The perfect weekend to start March Madness.
It could have been 75 degrees, not a cloud in the sky and I would have had a hard time leaving the television set with the number of great conference tournament games being played.
The only gripe I have is putting the ACC and SEC title games on at the same time on Sunday.
I think I bruised my thumb changing channels so much. I've got to get past that though, time to fill out the brackets.
It all started Friday with LSU's awesome effort against Kentucky as the Tigers led at halftime before falling to the talented Wildcats 60-51.
On Saturday, Kentucky held off Florida 74-71.
Sunday, Vanderbilt pulled off the big upset, defeating the 'Cats 71-64.
The question is whether the loss will be good for this young Kentucky team which is the most talented team in the nation. It could work both ways, giving UK more incentive or shaking the team's confidence enough to be upset in an early round.
I can't see Kentucky not making the Final Four, but I am not so sure the Wildcats will win it all.
Someone who knows a lot more about March Madness is Joe Pasternack III.
Pasternack's family moved from Ferriday to New Orleans when he was very young. He will be participating in his ninth NCAA postseason tournament as an assistant coach at Arizona.
Arizona opens play today (Wednesday) by hosting Bucknell in a game to be televised by ESPN2. The Wildcats (23-11 overall, 12-6 Pac-12) were given a No. 1 seed.
"We were disappointed not to make the NCAA Tournament," Pasternack said. "But we knew we were in for a rebuilding year after losing Derrick Williams, who was the second pick in the NBA Draft last year. But we still ended up with 23 wins and finished third in the PAC 12 and advanced to the championship game, which was exciting even though we lost."
The Wildcats fell to Colorado 53-51.
Pasternack participated in four postseasons as an assistant coach under Bobby Knight at Indiana and four as an assistant coach to Ben Braun at California.
Pasternack spent four years as head coach at University of New Orleans, leading the Privateers to record wins before the school announced it was moving down to Division II.
But last week, after two years of the university's indecision about the NCAA classification of the athletic department, UNO President Peter Fos announced UNO will remain in Division I.
"I think that is great for the fans," Pasternack said. "It's a shame it had to flounder out there for a year or two. I know the coaches are really excited about staying Division I."
Pasternack led UNO to a 19-13 record his first year, the most wins the program has had since 1997. UNO also tied a school record with nine road victories, including a huge upset at North Carolina State.
UNO's season ended with an 81-77 loss to regular season champion South Alabama in the Sun Belt Conference quarterfinals.

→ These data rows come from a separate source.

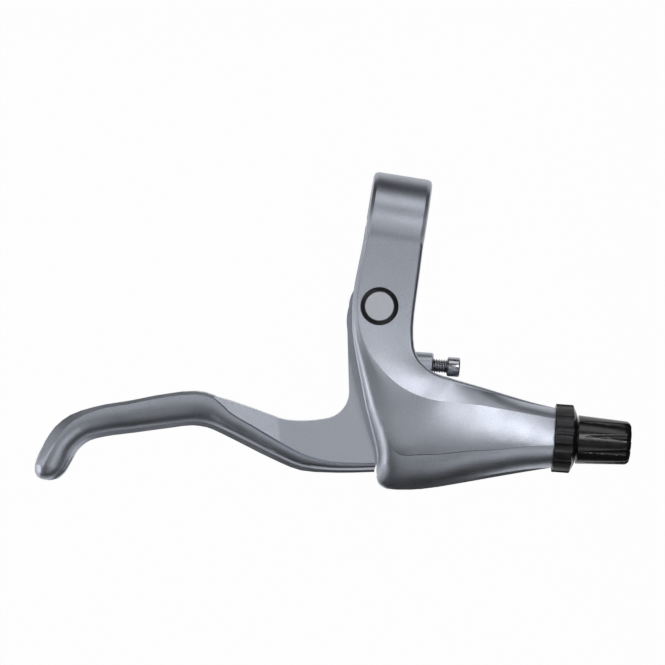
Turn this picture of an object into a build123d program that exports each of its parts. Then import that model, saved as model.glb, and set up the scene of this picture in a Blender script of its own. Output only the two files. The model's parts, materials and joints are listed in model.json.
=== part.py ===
"""Flat-bar bicycle brake lever, right hand, in millimetres.

The origin is the centre of the handlebar clamp. +X runs along the bar towards the cable
adjuster, +Y points from the lever towards the rider, and +Z is the upper face of the bracket.
The lever, its pivot, the cable and the adjuster all lie about the middle plane z = 0.
"""

import os
from collections import namedtuple
from math import ceil, cos, hypot, pi, radians, sin

from build123d import *

# Handlebar clamp
BAR_R = 11.1
RING_R = 14.1
RING_HALF_WIDTH = 8.2
RING_EDGE = 1.3
CLAMP_SLIT = 2.0
LUG_HALF_WIDTH = 6.5
LUG_DEPTH = 7.5
LUG_BOTTOM = -22.4
LUG_CORNER_R = 4.0
LUG_EDGE = 0.7
CLAMP_BOLT_Z = -17.2
CLAMP_BOLT_R = 2.95
CLAMP_HEAD_R = 5.0
CLAMP_HEAD_H = 6.0
CLAMP_HEAD_EDGE = 0.6
CLAMP_SOCKET = (5.0, 3.2)
CLAMP_WASHER_R = 5.2
CLAMP_WASHER_T = 0.9

# Lever pivot
PIVOT = (-1.08, -22.8)
PIN_R = 3.0
PIN_RUN = 0.03
PIN_HEAD_R = 4.2
PIN_HEAD_TOP = 12.25
PIN_HEAD_EDGE = 0.3
PIN_END = -11.4
PIN_GROOVE_R = 2.3
PIN_GROOVE = (-10.1, -9.35)
PIVOT_WASHER_R = 5.6
PIVOT_WASHER_T = 0.6
PIVOT_WASHER_Z = -8.9
CLIP_R = 5.0
CLIP_T = 0.6
CLIP_MOUTH = 3.6
CLIP_EYE_R = 0.7
CLIP_EYE_AT = (3.4, -0.4)
COUNTERBORE_R = 5.25
COUNTERBORE_FLOOR = 9.0
BUSH_R = 4.0
BUSH_FLANGE_R = 5.6
BUSH_FLANGE_T = 0.3
BUSH_INNER_END = 0.1

# Bracket fork
SLOT_HALF = 4.85
SLOT_CLEAR_R = 9.2
SLOT_CORNER_R = 3.0

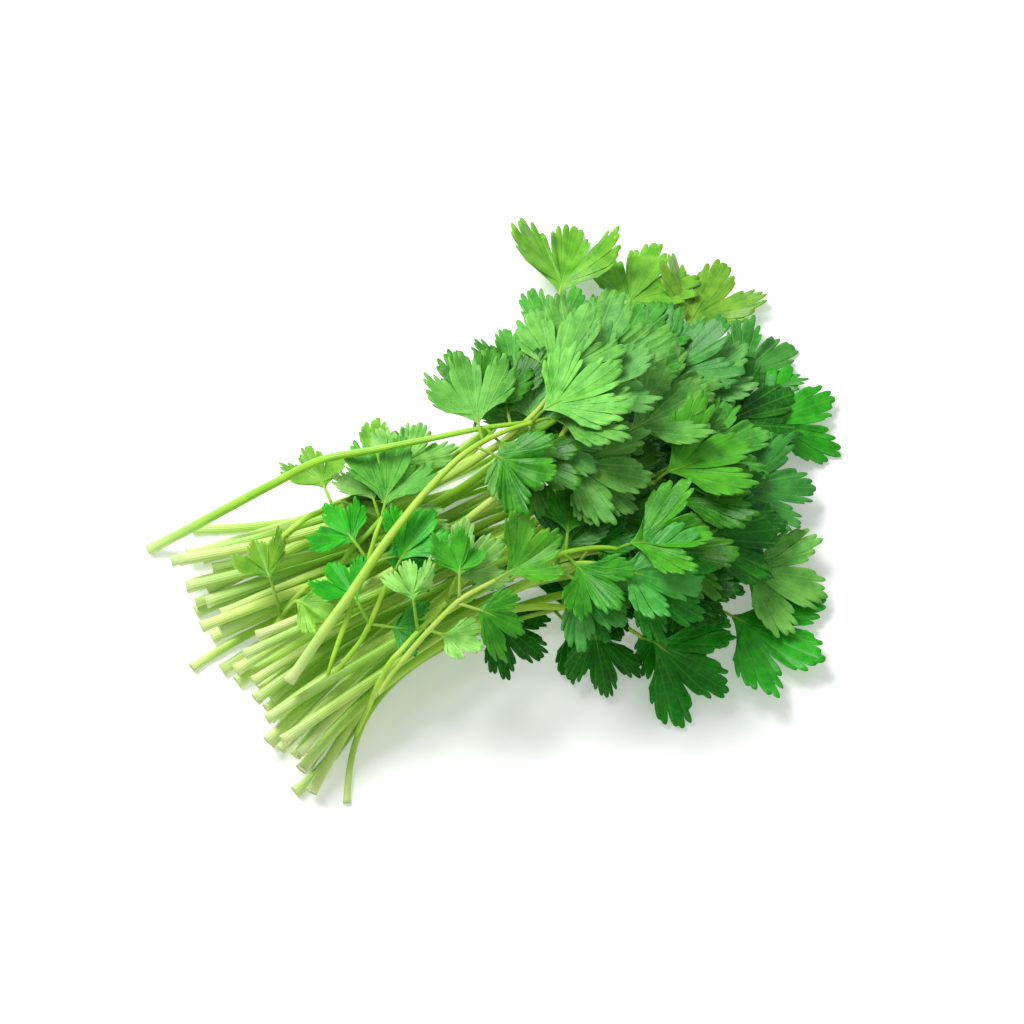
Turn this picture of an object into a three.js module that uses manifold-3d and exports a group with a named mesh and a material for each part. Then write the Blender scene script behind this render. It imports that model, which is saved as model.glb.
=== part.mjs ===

Arizona's appearance in the 2012 event marks the first for the program since 1951 and is the fourth NIT bid in program history (1946, 1950 and 1951). The Wildcats dropped first-round games at Madison Square Garden in each of those appearances.
"We will have our first three games in McKale Center is a tough place for opponents to play," Pasternack said.
As for the Big Dance, Pasternack said anything can happen.
"It's going to be exciting," he said. "Anybody can beat anybody."
One change Pasternack, who is known as one of the top recruiters in the nation, would like to see is doing away with allowing college basketball players to go into the NBA Draft after a year.
"I think they should allow then to go straight to the NBA out of high school or stay two years," he said. "If a guy is going into the NBA his freshman year he doesn't even have to finish his second semester. He doesn't even have to go to school."
Pasternack is eager to hit the recruiting trail after the NIT.
"We have the No. 1 recruiting class right now and hope to add some players to it," he said. "I really like it here. Tucson is a nice place and a big basketball town. Every game is sold out. It's an exciting place to be."